Fogo de Chão offers quality meat to their customers, even dry aging strip steaks, tomahawk ribeye and more to intensify the flavor. “The restaurant also features soaring wine displays, dry aged meat lockers for in-house aging and a lively indoor bar, ideal for all-day happy hour,” the website says.
The Capital Grille

The Capital Grille prides themselves on offering premium, hand cut steaks. “Each is hand cut by our in-house butcher and dry aged for 18 – 24 days. We are pleased to now offer you a selection of our signature cuts to prepare at home,” according to their website. Treat yourself to quality steaks like their 18 oz dry aged bone-in NY strip.
STK

STK is growing nationwide, for multiple reasons. “STK aims to define the modern dining experience complete with incredible food, world-class service and the perfect ambiance,” the company explains on the website. They pride themselves on offering both dry and wet aged steaks like their 28-ounce porterhouse, among other selections.
Morton’s The Steakhouse

Morton’s The Steakhouse has made a name for themselves, and a big part is owed to their attention to detail and quality. “‘Prime’ is the highest quality grade designation from the U.S. Department of Agriculture in terms of tenderness, juiciness and flavor.

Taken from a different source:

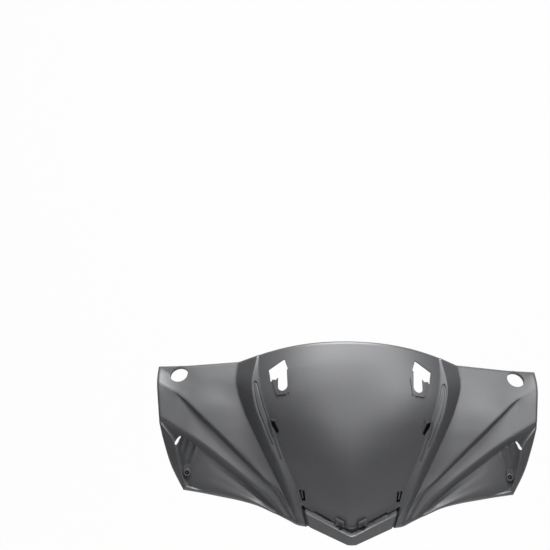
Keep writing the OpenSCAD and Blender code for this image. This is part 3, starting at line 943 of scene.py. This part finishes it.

This quality grade is determined by maturity and marbling scores, with abundant marbling being required. Less than 2 percent of the nation’s beef supply earns the designation of “Prime” beef,” the company’s website says. “Our Prime Beef at Morton’s is aged for 23-28 days and is custom-cut per Morton’s specification, by a network of experienced meat cutters, which assures the highest quality.”